Die „Bild“-Zeitung berichtete, dass Virologe Christian Drosten mit seiner wichtigsten Corona-Studie komplett danebenlag. Der Vorwurf: Schließungen von Schulen und Kindergarten seien auf Grundlage mangelhafter Erhebungen durchgeführt worden. Dieser wirft die Vorwürfe von sich, und erhält selbst von Kritikern seiner Studie Rückendeckung. Zentrale Kritikpunkte und Ergebnisse im Überblick.
Die Forscher vom Berliner Charité, darunter der womöglich bundesweit bekannteste Virologe Drosten, gingen in einer Studie der Frage auf den Grund, welchen Einfluss das Alter auf den Covid-19-Ansteckungsgrad hat. Die Zahl der Viren, die sich in den Atemwegen nachweisen lassen, unterscheide sich nicht nach Altersgruppen, so ihr Fazit. Nicht zuletzt deshalb rieten sie davon ab, Schulen und Kindergarten wieder komplett zu öffnen.
Zwar seien im Mittel weniger Kinder mit Covid-19 infiziert. Dies liege jedoch unter anderem daran, dass die Betreuungs- und Bildungseinrichtungen so früh geschlossen wurden, wie es in der umstrittenen Studie heißt. Ferner vertreten die Forscher die Auffassung, dass das Ausbleiben von Symptomen nicht bedeuten müsse, dass das Virus weniger ansteckend sei. „Die größere physische Aktivität und die engeren sozialen Interaktionen von Kindern“, so die Wissenschaftler, seien weitere Risikofaktoren – zumal, da das Charité-Team es für möglich hält, dass Kinder genauso ansteckend sind, als Erwachsene.
Denunziation oder berechtigte Kritik?
Unterdessen spricht die Bild davon, wie eingangs erwähnt, dass Drosten in „seiner wichtigsten Corona-Studie komplett daneben“ lag. So weit, so üblich. Spannender scheint, was Kollegen aus Forschung und Wissenschaft von der Aussagekraft der Charité-Studie halten. Zumal, da sich die Zeitung auf einige hiervon beruft. Alle in dem Bild-Artikel zitierten Experten kritisieren den Bericht, und betonen, sich davon zu distanzieren.

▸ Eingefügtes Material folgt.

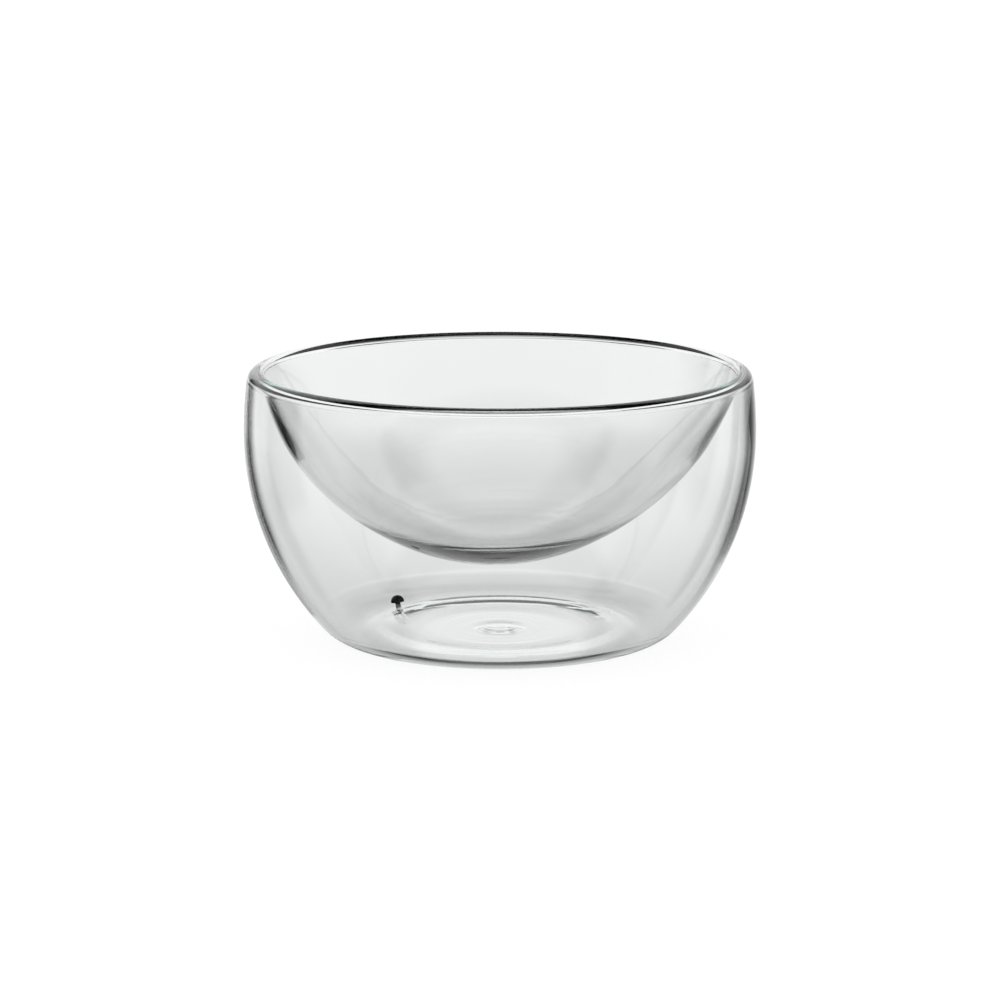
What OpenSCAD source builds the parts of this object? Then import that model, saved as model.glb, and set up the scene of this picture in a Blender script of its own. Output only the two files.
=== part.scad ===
// Double-walled glass dessert dish: one fused glass body round a sealed air space,
// and the soft plug that closes the vent hole in its base. Millimetres, +Z up,
// with the origin at the centre of the foot ring's contact plane.

/* [Overall] */
// Outside diameter at the belly
outer_d = 115; // [100:1:135]
// Height from the foot ring to the crest of the rim
height = 61.2; // [56:0.2:72]
// Height of the widest point of the outer shell
belly_z = 46.8; // [40:0.2:52]

/* [Outer shell] */
// Outside diameter of the foot ring's contact face
foot_d = 65.8; // [58:0.2:74]
// Width of the flat contact face
foot_w = 0.8; // [0.5:0.1:1.4]
// Radius of the heel between the foot ring and the side
heel_r = 10.6; // [8:0.1:13]
// Glass thickness at the belly
wall_t = 0.95; // [0.8:0.05:1.2]
// How far above the belly the inner face of the wall is widest, which thickens the wall downwards
wall_taper = 1.4; // [0.5:0.1:2.5]
// Glass thickness of the base and the heel
base_t = 1.55; // [1.2:0.05:2]

/* [Pushed-up base] */
// Height to which the base is pushed up inside the foot ring
push_h = 0.9; // [0.8:0.05:1.2]
// Width over which the base rises from the foot ring to its crest
push_run = 7; // [5:0.1:8]
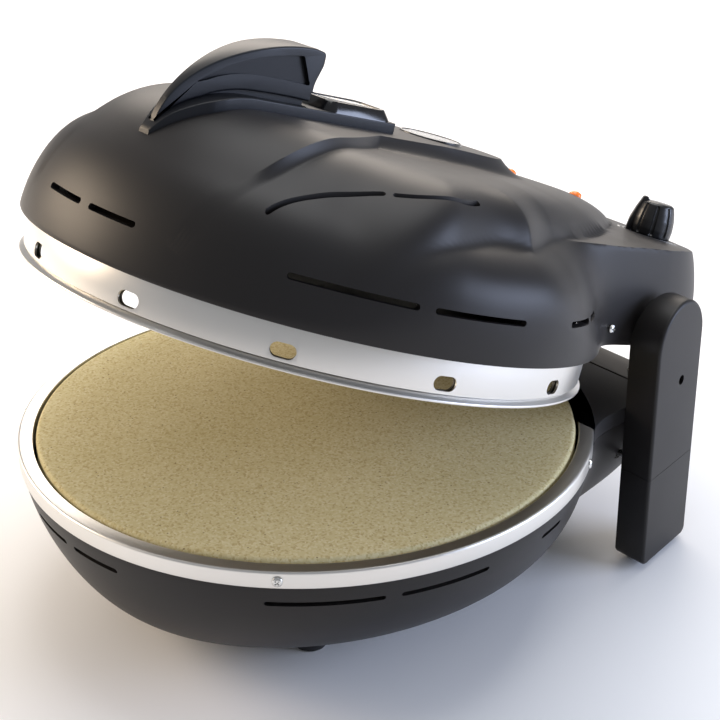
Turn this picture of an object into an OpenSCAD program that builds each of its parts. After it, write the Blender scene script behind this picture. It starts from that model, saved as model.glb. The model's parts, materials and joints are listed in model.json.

Gleichwohl bedeutet dies nicht automatisch, dass die Erhebung frei von Fehlern ist. Vor allem, da es sich hierbei um eine noch nicht von unabhängigen Experten geprüfte Studie handelt. Sogenannte Prepint-Veröffentlichungen dienen einer zeitnahen Diskussion der Forschungsergebnisse. Wie European Scientist bereits unlängst berichtete, steigt damit Kritikern zufolge zwar auch die Fehlerrate – im Angesicht der Corona-Krise, die ein rasches Handeln erfordert, spricht allerdings auch einiges für ein solches Vorgehen.
Drosten verteidigt Ergebnisse
In einem „NDR“-Podcast nahm Christian Drosten am Dienstagmittag Stellung zu den Vorwürfen. „Die Aussage ist einfach und klar, es gibt auch bei Kindern sehr hohe Viruslasten“. Gleichzeitig gesteht er ein, „relativ grobe statistische Methoden verwendet“ zu haben. Das Verwenden anderer Tools hätte durchaus zu anderen Ergebnissen führen können, so der Virologe. Allerdings handle es sich hierbei um einen Nebenschauplatz.
Auch nach der Überprüfung der Daten stehe das Forscherteam zu der Studie. Es sei sogar „überdeutlich, dass die Kinder die gleiche Viruskonzentration haben wie die anderen Altersgruppen auch“. Das Kritik per se nicht negativ ist, im Gegenteil, zeigt die Tatsache, dass ein Statistiker so fundierte Kritik ausgeübt habe, dass er nun in das Charité-Team aufgenommen wurde. Und auch die Tatsache, dass fachfremde Journalisten hinterfragen, werden die Wenigsten schlechtheißen. Vielmehr ist es sogar ihre Kernaufgabe – allein, der Ton macht die Musik.